When looking at materials, carbon-intensive products are often cheaper than low-carbon alternatives. Steel is expected to become 20 to 40 percent more expensive if produced from renewable hydrogen, and cement could cost 70 to 100 percent more with CCS[8].

It depends on the sector, but in general, this is not predicted to impose major costs on end consumers. For example, an increased cost of steel is likely to add around £150 to the price of a car. And even with increased cement costs, your predicted increase in total building construction costs is 3%.

An important element of cost, and therefore material and building design choices, is the cost of insurance. Some lower carbon materials, such as timber, can lead to rising insurance costs in some countries. Therefore, it is critical to engage with relevant experts and advisors.

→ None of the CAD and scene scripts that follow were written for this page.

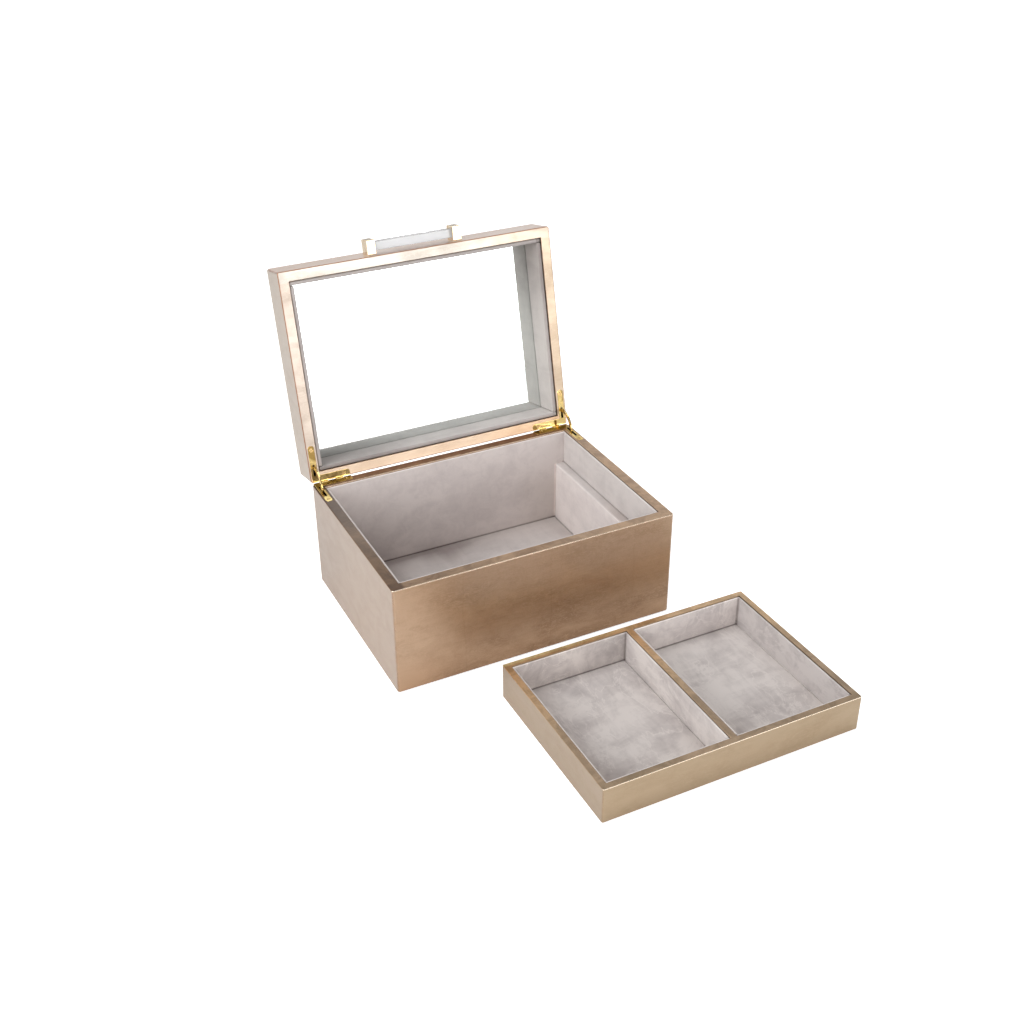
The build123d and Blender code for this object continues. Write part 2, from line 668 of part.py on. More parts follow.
with BuildPart() as tray_lining_left_inner:
    board(TX - T_INFACE_X, TX - T_IN_X, TY - T_FACE_Y, TY + T_FACE_Y, TRAY_FLOOR_Z, T_TOP)
tray_lining_left_inner.part.label = "tray_lining_left_inner"

with BuildPart() as tray_lining_right_front:
    board(TX + T_IN_X, TX + T_OUT_X, TY - T_BACK_Y, TY - T_FACE_Y, TRAY_FLOOR_Z, T_TOP)
tray_lining_right_front.part.label = "tray_lining_right_front"

with BuildPart() as tray_lining_right_back:
    board(TX + T_IN_X, TX + T_OUT_X, TY + T_FACE_Y, TY + T_BACK_Y, TRAY_FLOOR_Z, T_TOP)
tray_lining_right_back.part.label = "tray_lining_right_back"

with BuildPart() as tray_lining_right_inner:
    board(TX + T_IN_X, TX + T_INFACE_X, TY - T_FACE_Y, TY + T_FACE_Y, TRAY_FLOOR_Z, T_TOP)
tray_lining_right_inner.part.label = "tray_lining_right_inner"

with BuildPart() as tray_lining_right_outer:
    board(TX + T_FACE_X, TX + T_OUT_X, TY - T_FACE_Y, TY + T_FACE_Y, TRAY_FLOOR_Z, T_TOP)
tray_lining_right_outer.part.label = "tray_lining_right_outer"

with BuildPart() as tray_pad_left:
    board(TX - T_FACE_X, TX - T_INFACE_X, TY - T_FACE_Y, TY + T_FACE_Y,
          TRAY_FLOOR_Z, TRAY_FLOOR_TOP, 0.4)
tray_pad_left.part.label = "tray_pad_left"

with BuildPart() as tray_pad_right:
    board(TX + T_INFACE_X, TX + T_FACE_X, TY - T_FACE_Y, TY + T_FACE_Y,
          TRAY_FLOOR_Z, TRAY_FLOOR_TOP, 0.4)
tray_pad_right.part.label = "tray_pad_right"

# ===========================================================================
# one STEP file per piece
# ===========================================================================
PIECES = [
    base_wall_front, base_wall_back, base_wall_left, base_wall_right, base_bottom,
    base_lining_front, base_lining_back, base_lining_left, base_lining_right,
    base_ledge_left, base_ledge_right, base_floor_pad,
    lid_rail_front, lid_rail_back, lid_rail_left, lid_rail_right, lid_top_board,
    lid_mirror, lid_lining_front, lid_lining_back, lid_lining_left, lid_lining_right,
    handle_post_left, handle_post_right, handle_bar, handle_screws,
    hinge_base_leaf_left, hinge_base_leaf_right, hinge_lid_leaf_left,
    hinge_lid_leaf_right, hinge_pin_left, hinge_pin_right,
    hinge_base_screws, hinge_lid_screws, stay_arm_left, stay_arm_right,
    tray_wall_front, tray_wall_back, tray_wall_left, tray_wall_right,
    tray_bottom, tray_divider,
    tray_lining_left_front, tray_lining_left_back, tray_lining_left_outer,
    tray_lining_left_inner, tray_lining_right_front, tray_lining_right_back,
    tray_lining_right_inner, tray_lining_right_outer, tray_pad_left, tray_pad_right,
]
for piece in PIECES:
    export_step(piece.part, "parts/" + piece.part.label + ".step")
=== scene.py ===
import bpy
import json
import math
import numpy as np
from mathutils import Matrix, Vector, noise


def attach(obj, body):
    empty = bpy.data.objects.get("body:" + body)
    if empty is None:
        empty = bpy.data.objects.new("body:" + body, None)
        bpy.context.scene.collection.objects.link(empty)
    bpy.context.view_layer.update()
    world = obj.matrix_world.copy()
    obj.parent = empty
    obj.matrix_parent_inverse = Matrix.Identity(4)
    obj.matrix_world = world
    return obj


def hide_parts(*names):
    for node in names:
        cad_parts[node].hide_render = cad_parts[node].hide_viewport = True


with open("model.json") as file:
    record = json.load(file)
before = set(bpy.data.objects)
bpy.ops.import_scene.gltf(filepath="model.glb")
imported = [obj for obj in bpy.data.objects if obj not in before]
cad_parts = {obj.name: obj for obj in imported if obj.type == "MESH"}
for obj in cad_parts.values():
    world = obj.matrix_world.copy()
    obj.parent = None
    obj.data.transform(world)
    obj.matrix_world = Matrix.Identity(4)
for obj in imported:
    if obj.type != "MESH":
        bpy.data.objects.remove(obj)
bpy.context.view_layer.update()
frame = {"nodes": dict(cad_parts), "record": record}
NODES = frame["nodes"]
BODY_OF = {n: b for b, ns in frame["record"]["behaviour"]["bodies"].items() for n in ns}

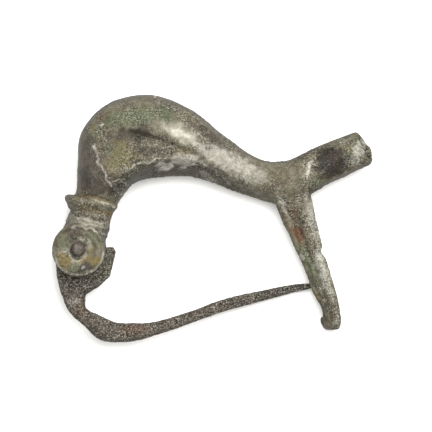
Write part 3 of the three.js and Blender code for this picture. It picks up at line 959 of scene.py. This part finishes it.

It is also important to be aware of the context that, energy prices reached historic highs in 2022[9]. The effects of those increased energy prices and the knock-on effects on manufacturers worldwide are unknown. There are, examples of energy-intensive industries having to shut down or reduce activities due to the costs – for example, over half of UK manufacturers adjusted their business practices to cut energy consumption and/or raised their product prices in 2022[10]. This could make decarbonising, as an added cost on top of existing energy costs, infeasible or increase the cost of low-carbon products. On the other hand, decarbonisation activities, such as installing renewable energy sources and implementing process efficiencies, could save money and lead to greater production of lower carbon products. The response to this crisis could be critical to developing the market for low-carbon products.

  • Are there any government schemes to incentivise the use of low carbon materials?

Emissions from construction and the materials used are receiving greater scrutiny. In the UK, the Building Research Establishment Environmental Assessment Method (BREEAM) provides a sustainability assessment method for buildings and infrastructure.

However, at the moment, there are no incentives in the UK specifically for individuals to use low-carbon materials. This means that you will have to cover any extra costs yourself. As such, many groups are calling on governments to implement and use fiscal incentives to create market demand and improve the housing stock of their countries.